At the global level, Veolia has a broad portfolio of technologies and I ask where Devos thinks innovation and change will occur.

“A lot of technologies are already there,” he explains, “and they just need to find their way into the water industry. I think on the sludge side we can do a lot more on biomass, waste-to-energy and producing energy from the sludge of our wastewater operations, and I think most wastewater treatment works will become energy positive in the near future. The technology is already there, we just need to source it and implement it efficiently. It is quite tricky to operate.”

He continues: “On the wastewater side we are developing bioplastics from wastewater treatment operations, so we are working with our R&D centres to turn the wastewater into plastics, biofuel, energy. Think of waste as a product and when tomorrow the oil price is at $150 a barrel for a long time, it will make sense for all of us to think not ‘waste’ but ‘product’.”

Confident future
Turning to the company’s business strategy, he says: “We are very confident about the future. It is exciting. We were very small three years ago, we are a bit bigger now and going forwards.”

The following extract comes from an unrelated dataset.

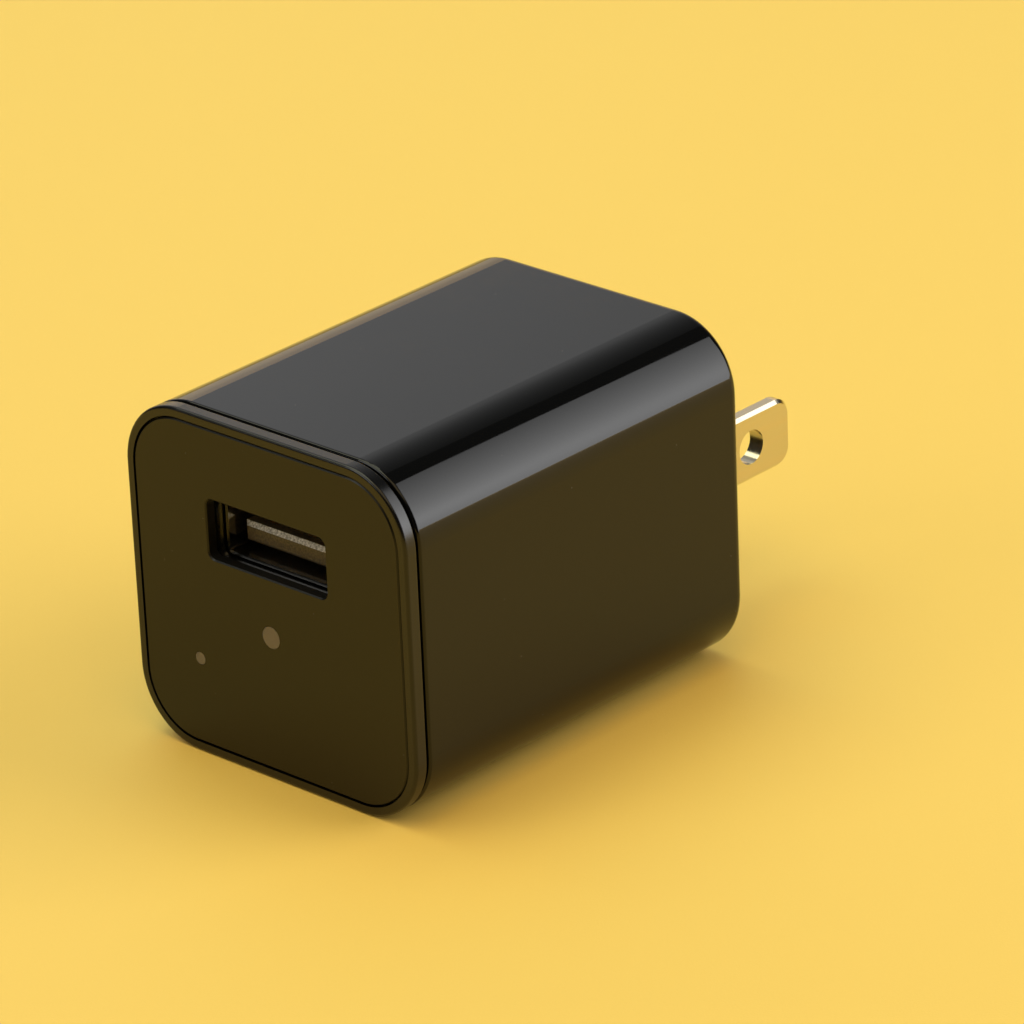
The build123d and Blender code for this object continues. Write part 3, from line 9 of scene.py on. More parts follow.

While other companies talk about boom bust in the regulatory cycle causing flux in recruitment, Devos takes a different view. He says it is not an issue at Veolia Water UK given the scale of growth: “The five-year cycle is old fashioned because technological improvement is continuous.”

“UK turnover in water is £10B, so it is a £10B market. We will certainly be a bit bigger next year and the year after,” he promises. “We are responsible for half of the capital delivery of Scottish Water, we are also responsible for the capital delivery programme of Southern Water and the metering programme of Thames Water. ”

He also points to involvement on the customer experience side with Welsh Water and delivering efficiency services for Business Stream in Scotland.

“We used to be a water company and we are now a water service supplier. Our business is safety and as a consequence operational excellence and customer experience has to be implemented. We put the customer at heart of what we do.”